═════ GIVEN ENTRIES
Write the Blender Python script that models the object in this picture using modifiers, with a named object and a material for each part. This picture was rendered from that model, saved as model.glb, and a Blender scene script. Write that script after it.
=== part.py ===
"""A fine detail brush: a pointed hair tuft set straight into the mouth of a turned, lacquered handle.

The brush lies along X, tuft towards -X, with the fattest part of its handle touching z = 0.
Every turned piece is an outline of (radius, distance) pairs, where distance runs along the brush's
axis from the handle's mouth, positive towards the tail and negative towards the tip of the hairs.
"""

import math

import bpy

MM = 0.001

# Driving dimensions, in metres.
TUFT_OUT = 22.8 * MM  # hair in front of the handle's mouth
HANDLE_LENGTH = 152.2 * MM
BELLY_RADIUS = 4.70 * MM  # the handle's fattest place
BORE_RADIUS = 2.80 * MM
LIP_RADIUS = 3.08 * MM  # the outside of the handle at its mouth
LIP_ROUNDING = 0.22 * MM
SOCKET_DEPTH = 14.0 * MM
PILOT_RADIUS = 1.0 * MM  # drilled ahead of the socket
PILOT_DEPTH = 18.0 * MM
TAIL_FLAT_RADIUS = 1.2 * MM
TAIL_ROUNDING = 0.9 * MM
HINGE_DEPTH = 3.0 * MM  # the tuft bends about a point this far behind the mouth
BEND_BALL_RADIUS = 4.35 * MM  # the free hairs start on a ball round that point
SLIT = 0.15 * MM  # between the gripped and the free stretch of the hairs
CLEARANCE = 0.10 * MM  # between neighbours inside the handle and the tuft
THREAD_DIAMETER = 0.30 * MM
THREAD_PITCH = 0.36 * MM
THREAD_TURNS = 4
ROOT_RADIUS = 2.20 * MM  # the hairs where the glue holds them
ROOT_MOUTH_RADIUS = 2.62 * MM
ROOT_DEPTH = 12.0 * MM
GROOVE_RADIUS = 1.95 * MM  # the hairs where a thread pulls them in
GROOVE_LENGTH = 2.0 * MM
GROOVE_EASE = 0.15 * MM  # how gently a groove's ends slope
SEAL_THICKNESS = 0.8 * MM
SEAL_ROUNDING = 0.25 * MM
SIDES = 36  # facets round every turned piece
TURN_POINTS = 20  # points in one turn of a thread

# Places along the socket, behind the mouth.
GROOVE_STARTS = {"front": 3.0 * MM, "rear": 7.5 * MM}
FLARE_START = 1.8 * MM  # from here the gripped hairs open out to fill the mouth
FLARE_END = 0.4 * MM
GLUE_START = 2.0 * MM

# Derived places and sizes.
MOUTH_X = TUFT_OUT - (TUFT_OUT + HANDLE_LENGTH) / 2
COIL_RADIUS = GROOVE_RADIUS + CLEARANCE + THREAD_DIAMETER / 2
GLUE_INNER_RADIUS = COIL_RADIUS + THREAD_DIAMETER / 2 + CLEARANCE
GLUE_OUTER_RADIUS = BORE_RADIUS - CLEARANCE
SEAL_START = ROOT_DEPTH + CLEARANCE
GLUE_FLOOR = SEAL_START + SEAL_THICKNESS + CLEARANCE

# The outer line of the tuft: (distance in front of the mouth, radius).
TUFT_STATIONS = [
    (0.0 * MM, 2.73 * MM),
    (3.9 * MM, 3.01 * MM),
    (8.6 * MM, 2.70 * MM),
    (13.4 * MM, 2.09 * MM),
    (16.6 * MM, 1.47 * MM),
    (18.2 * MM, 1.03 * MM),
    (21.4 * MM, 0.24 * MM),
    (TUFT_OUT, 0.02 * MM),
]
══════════
═════ GIVEN ENTRIES
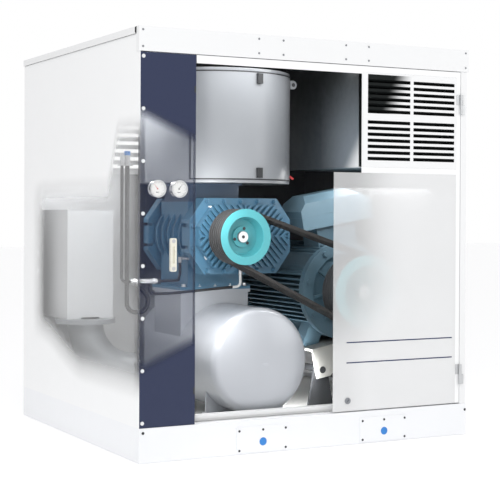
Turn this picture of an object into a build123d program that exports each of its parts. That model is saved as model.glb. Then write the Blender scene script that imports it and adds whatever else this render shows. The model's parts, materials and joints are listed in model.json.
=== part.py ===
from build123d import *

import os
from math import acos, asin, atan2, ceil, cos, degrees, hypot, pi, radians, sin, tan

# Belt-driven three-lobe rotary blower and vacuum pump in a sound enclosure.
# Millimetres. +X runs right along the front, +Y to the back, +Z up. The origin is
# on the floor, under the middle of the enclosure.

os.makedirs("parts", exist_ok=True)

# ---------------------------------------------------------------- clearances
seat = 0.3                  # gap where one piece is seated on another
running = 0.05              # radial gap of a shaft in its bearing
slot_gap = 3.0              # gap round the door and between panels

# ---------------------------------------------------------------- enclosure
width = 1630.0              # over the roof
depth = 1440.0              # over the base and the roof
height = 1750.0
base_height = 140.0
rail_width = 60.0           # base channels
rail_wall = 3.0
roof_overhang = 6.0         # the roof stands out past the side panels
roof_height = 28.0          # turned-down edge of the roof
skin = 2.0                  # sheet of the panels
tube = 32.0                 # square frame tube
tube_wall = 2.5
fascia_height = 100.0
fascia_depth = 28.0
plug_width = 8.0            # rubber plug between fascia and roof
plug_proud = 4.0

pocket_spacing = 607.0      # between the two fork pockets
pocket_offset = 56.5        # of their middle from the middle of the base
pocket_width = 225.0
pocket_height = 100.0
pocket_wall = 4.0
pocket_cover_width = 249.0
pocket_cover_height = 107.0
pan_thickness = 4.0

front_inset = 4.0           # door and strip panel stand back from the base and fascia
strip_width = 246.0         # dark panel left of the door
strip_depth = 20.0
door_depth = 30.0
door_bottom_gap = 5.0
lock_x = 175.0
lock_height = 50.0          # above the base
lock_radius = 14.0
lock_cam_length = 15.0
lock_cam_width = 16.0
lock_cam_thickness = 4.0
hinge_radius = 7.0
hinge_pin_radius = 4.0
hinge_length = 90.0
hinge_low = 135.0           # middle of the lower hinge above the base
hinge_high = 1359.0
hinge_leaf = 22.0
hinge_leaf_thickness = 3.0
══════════
═════ GIVEN ENTRIES
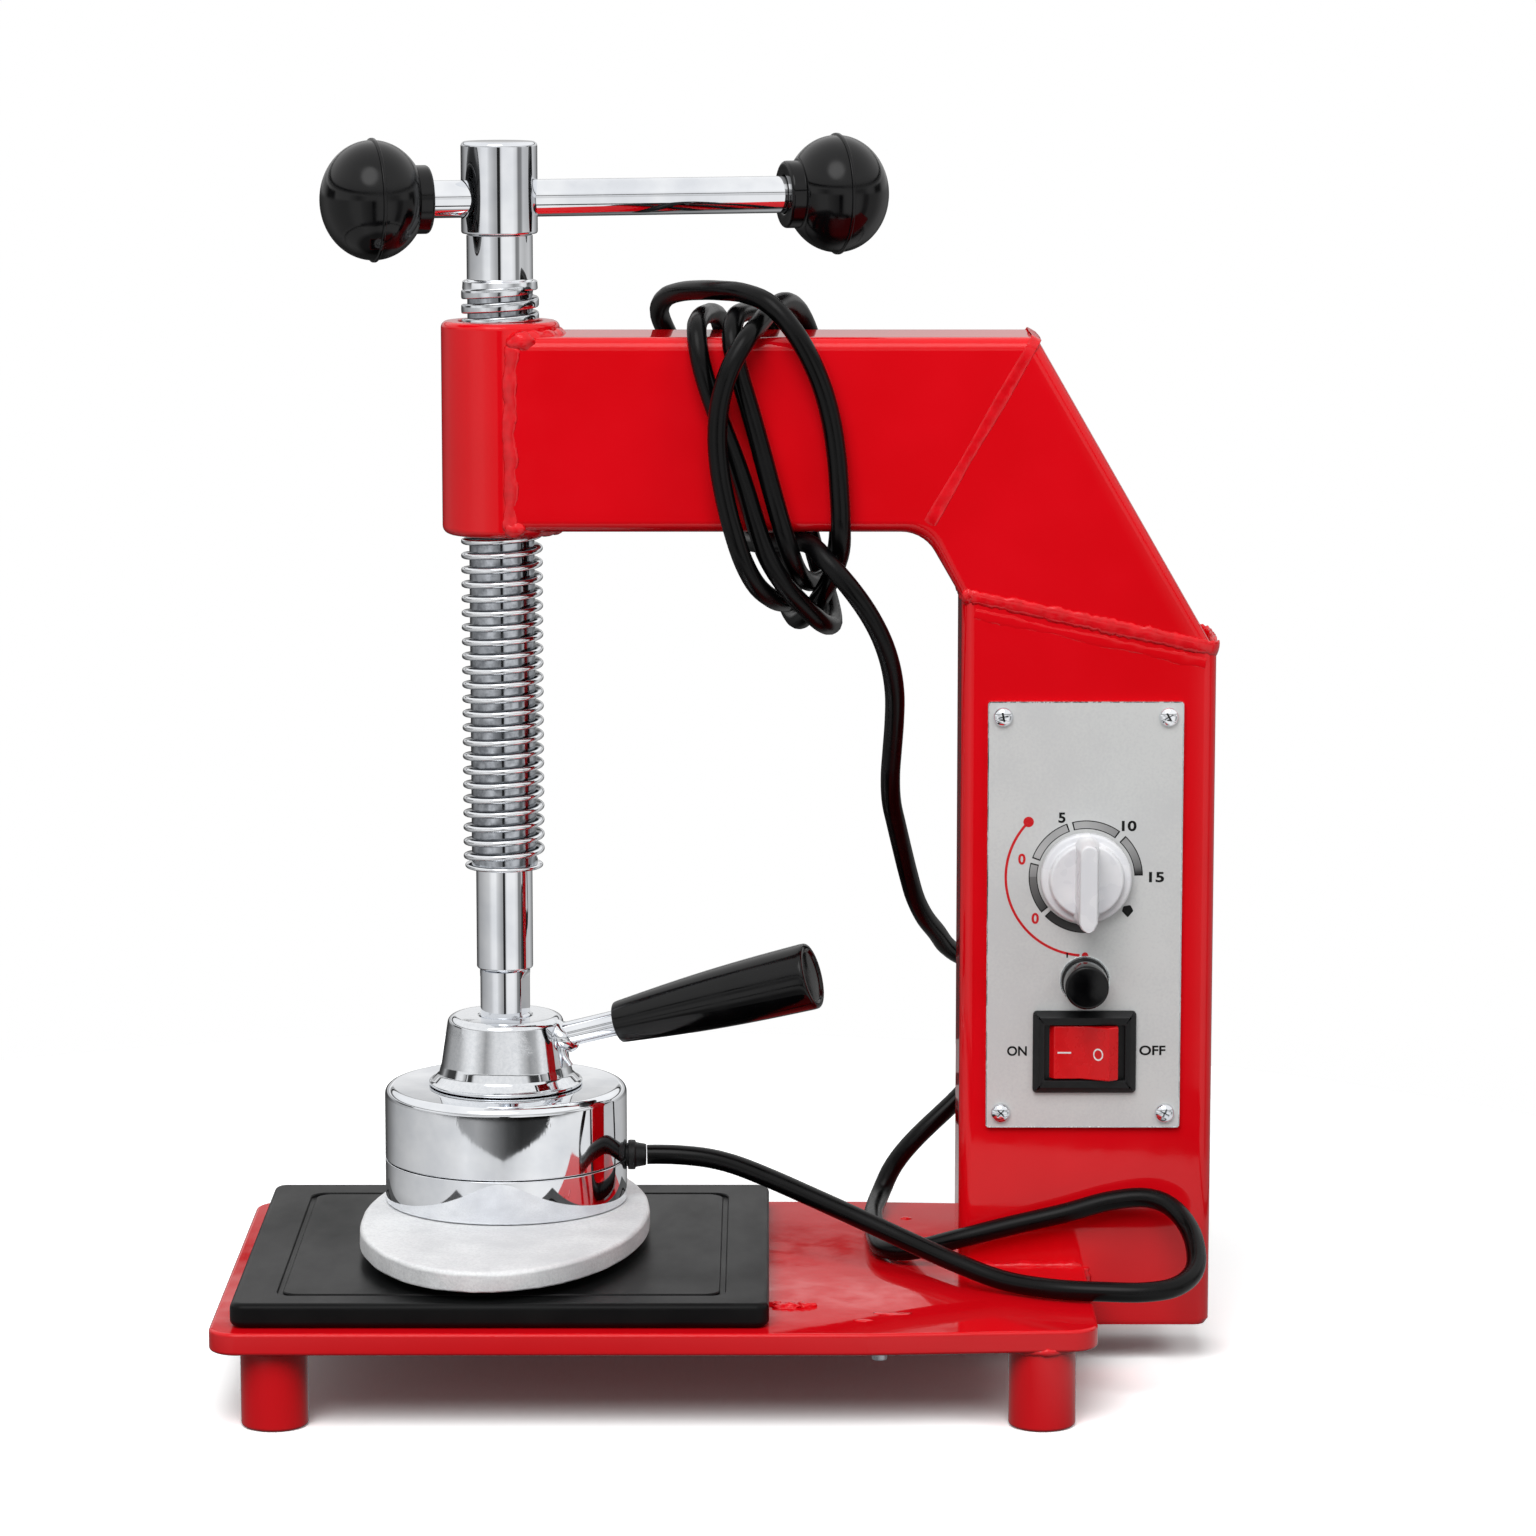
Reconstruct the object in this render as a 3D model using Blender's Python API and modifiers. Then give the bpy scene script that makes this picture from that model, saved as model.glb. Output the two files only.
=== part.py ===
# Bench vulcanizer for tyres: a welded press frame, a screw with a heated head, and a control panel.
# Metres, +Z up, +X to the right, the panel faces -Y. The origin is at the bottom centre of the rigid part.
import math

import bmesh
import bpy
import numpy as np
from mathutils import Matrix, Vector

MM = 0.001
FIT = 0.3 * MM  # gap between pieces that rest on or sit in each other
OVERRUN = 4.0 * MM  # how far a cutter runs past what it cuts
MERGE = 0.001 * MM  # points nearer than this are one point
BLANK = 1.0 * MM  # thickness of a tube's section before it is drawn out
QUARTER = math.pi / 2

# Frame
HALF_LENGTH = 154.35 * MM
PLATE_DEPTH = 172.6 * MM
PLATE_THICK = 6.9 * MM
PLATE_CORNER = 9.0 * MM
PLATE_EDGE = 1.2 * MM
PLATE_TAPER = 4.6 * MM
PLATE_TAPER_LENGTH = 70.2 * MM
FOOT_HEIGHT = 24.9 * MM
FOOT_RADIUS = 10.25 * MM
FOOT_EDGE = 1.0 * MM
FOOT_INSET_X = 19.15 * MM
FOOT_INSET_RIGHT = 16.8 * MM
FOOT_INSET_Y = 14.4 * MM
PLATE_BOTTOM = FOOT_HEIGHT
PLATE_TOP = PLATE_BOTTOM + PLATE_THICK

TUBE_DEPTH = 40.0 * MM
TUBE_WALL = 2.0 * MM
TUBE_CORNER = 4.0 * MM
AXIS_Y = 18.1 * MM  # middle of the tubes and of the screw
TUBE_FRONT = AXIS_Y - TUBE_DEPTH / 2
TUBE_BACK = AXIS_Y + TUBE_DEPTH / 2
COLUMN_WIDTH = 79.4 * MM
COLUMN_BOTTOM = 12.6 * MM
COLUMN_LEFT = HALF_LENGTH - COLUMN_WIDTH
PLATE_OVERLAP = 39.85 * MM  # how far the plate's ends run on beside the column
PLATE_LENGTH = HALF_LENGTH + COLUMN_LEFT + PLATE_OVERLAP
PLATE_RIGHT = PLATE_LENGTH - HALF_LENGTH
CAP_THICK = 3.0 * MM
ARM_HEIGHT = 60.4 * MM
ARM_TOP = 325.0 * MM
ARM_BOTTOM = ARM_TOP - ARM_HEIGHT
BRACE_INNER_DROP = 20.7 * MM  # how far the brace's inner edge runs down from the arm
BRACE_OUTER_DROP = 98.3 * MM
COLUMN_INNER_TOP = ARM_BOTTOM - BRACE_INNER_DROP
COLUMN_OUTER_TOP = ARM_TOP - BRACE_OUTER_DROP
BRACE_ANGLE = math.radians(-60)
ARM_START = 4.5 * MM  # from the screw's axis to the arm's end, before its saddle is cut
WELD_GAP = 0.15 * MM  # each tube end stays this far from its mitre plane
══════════
GIVEN EXERCISE: From the line with "Write the Blender Python" through the line with "turned, lacquered handle.", set down every line exactly and nothing besides.

EXERCISE RESULT:
Write the Blender Python script that models the object in this picture using modifiers, with a named object and a material for each part. This picture was rendered from that model, saved as model.glb, and a Blender scene script. Write that script after it.
=== part.py ===
"""A fine detail brush: a pointed hair tuft set straight into the mouth of a turned, lacquered handle.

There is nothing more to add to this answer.